Ein Drittel wählte überhaupt nicht

Bundestagswahl Was wollen junge Menschen von der Politik? Die Forschung zeichnet ein widersprüchliches Bild. Und das hat Gründe
Ausgabe 40/2021

Es ist nicht so, dass die Jugend bislang besonders links gewählt hätte: 2017 stimmten die 18- bis 24-Jährigen überwiegend für CDU/CSU (24 Prozent) und SPD (19 Prozent), wie beinahe während der gesamten Ära Merkel. Grüne und FDP lagen bei 12 bis 13 Prozent – nun, vier Jahre später, liegen sie mit 23 und 21 Prozent ganz vorne. Bei dem diesjährigen Ergebnis handelt es sich also durchaus um ein bemerkenswertes: Jamaika oder Ampel – aus jugendlicher Perspektive ist jede liberal-grüne Kombination eine „Große Koalition“.

Wie kommt das? Der Journalist Raphael Knipping veröffentlichte seine Analyse bald nach der Wahl auf Twitter. Er war der Ansicht, die sozialen Medien hätten erheblich zum Wahlverhalten der Jungen beigetragen, sie seien stark von einer leistungsorientierten Influencer-Kultur beeinflusst, hätten sich von der Coronapolitik der Regierenden benachteiligt gefühlt und wünschten sich vor allem schnelles Internet sowie legalisiertes Cannabis.
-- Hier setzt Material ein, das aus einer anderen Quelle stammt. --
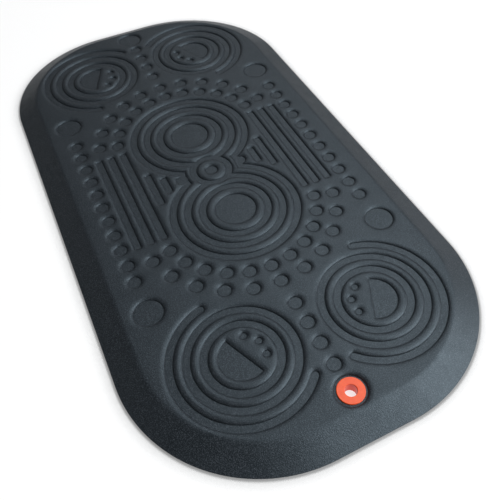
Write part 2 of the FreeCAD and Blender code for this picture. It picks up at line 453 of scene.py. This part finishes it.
def outline_points(inset):
    """Closed outline of the mat, moved inwards, always with the same number of points."""
    half_x = HALF_WIDTH - CORNER_RADIUS
    half_y = HALF_LENGTH - CORNER_RADIUS
    corner_count = round(math.pi / 2 * CORNER_RADIUS / OUTLINE_SPACING) + 1
    return rounded_rectangle(0.0, half_x, half_y, CORNER_RADIUS - inset, corner_count, OUTLINE_SPACING)


def wall_profile(distance):
    """0 on a recess's floor, 1 on the land round it, along a quarter ellipse between them."""
    run = 1.0 - np.clip(distance, 0.0, WALL_WIDTH) / WALL_WIDTH
    rise = np.sqrt(np.clip(1.0 - run * run, 0.0, 1.0))
    return np.where(distance < ON_FOOT, 0.0, rise)


def plain_height(inset):
    """Height of the mat without its relief: the slope of the rim, blended into the flat top."""
    past = inset - BEVEL_WIDTH
    slope = THICKNESS + BEVEL_SLOPE * np.minimum(past, 0.0)
    blend = (CREASE_BLEND - past).clip(0.0, 2 * CREASE_BLEND) ** 2 / (4 * CREASE_BLEND)
    near = np.abs(past) < CREASE_BLEND
    return np.where(near, THICKNESS - BEVEL_SLOPE * blend, slope)


RECESSES = centre_figure() + dimple_field() + bar_field() + corner_spirals()
POCKET = disc(0, EYELET_Y, POCKET_RADIUS)
RECESSES.append(POCKET)


def nearest_recess(x, y):
    """Distance to the nearest recess's foot."""
    nearest = np.full(np.shape(x), FAR_AWAY)
    for distance, _ in RECESSES:
        nearest = np.minimum(nearest, distance(x, y))
    return nearest


def skin_height(x, y):
    """Height of the finished top. Neighbouring walls multiply, so that ridges are round."""
    land = np.ones(np.shape(x))
    for distance, _ in RECESSES:
        land *= wall_profile(distance(x, y))
    pocket = wall_profile(POCKET[0](x, y))
    relief = RELIEF_DEPTH * (1 - land) + POCKET_EXTRA_DEPTH * (1 - pocket)
    return plain_height(inset_distance(x, y)) - relief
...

Diese Erklärung trifft jedoch nur auf einen Teil der jugendlichen Wahlwelt zu. Denn knapp ein Drittel der Jungen wählte überhaupt nicht.

Und: Insbesondere die Ansicht, Jugendliche ließen sich naiv von Youtuber*innen beeinflussen, unterstellt schlechte Medienkompetenz. Zwar zeigte zuletzt die PISA-Erhebung von 2018, dass viele Jugendliche Fakten von Meinungen im Netz schwer unterscheiden können. Die Shell-Jugendstudie aus dem Jahr 2019 stellte hingegen fest, dass eine Mehrheit die öffentlich-rechtlichen Sender für vertrauenswürdig hält, während jeder zweite weiß, dass Informationen auf Youtube „weniger bis nicht vertrauenswürdig“ sein können. Das relativiert die These von den „influencten“ Jugendlichen erheblich, auch mit Blick auf quellenintensiv arbeitende Social-Media-Persönlichkeiten wie Rezo.

Bezüglich der Leistungsorientierung von Jugendlichen lieferte die Jugendstudie jedoch Material: Junge Menschen schätzen Deutschland überwiegend als gerechtes Land ein. Und: „Die Jugendlichen sind, wie auch schon in den letzten Shell-Jugendstudien beschrieben, weiterhin bereit, sich in hohem Maße an Leistungsnormen zu orientieren [...]. Sie passen sich auf der individuellen Suche nach einem gesicherten und eigenständigen Platz in der Gesellschaft den Gegebenheiten so an, dass sie Chancen [...] möglichst gut ergreifen können.“ Die österreichische Jugendforscherin Beate Großegger bezeichnete dieses Bewusstsein einmal als „leidenschaftslose Überanpassung“: eine marktkonforme Haltung ohne Begeisterung für das System. Im Vergleich zu anderen westlichen Ländern ist das eine deutsche Besonderheit: In Großbritannien, Frankreich oder den USA wählen die Jugendlichen (wieder) öfter links und lassen sich sogar für den Sozialismus begeistern.

Geht es der Jugend in Deutschland also zu gut für ein linkes Wahlverhalten? Der Jugendforscher Bernhard Heinzlmaier denkt vielmehr, dass ein großer Teil der Jugendlichen Angst vor der Zukunft hat und sich obendrein von der Politik nicht wahrgenommen fühlt. Dem Bayrischen Rundfunk sagte er im Frühjahr: „Die Öffentlichkeit und der öffentliche Diskurs werden heute von meinungsstarken Mikro-Gruppen dominiert, die gesellschaftliche Mitte und die unteren Sozialschichten werden nicht mehr gehört. Genau das beklagt die Jugend. […] Was wir überhaupt nicht sehen, ist, dass sich die jungen Menschen mehr Konkurrenz, mehr Wettbewerb und mehr Kapitalismus wünschen.“

Wenn sich aus den vorliegenden Daten überhaupt etwas ableiten lässt, dann wohl das: „Die Jugend“ gibt es nicht. Auch diese Generation setzt sich divers zusammen: aus verschiedenen sozialen Milieus, mit und ohne Migrationshintergrund, männlich, weiblich, divers. Aus verschiedenen politischen Interessen eben.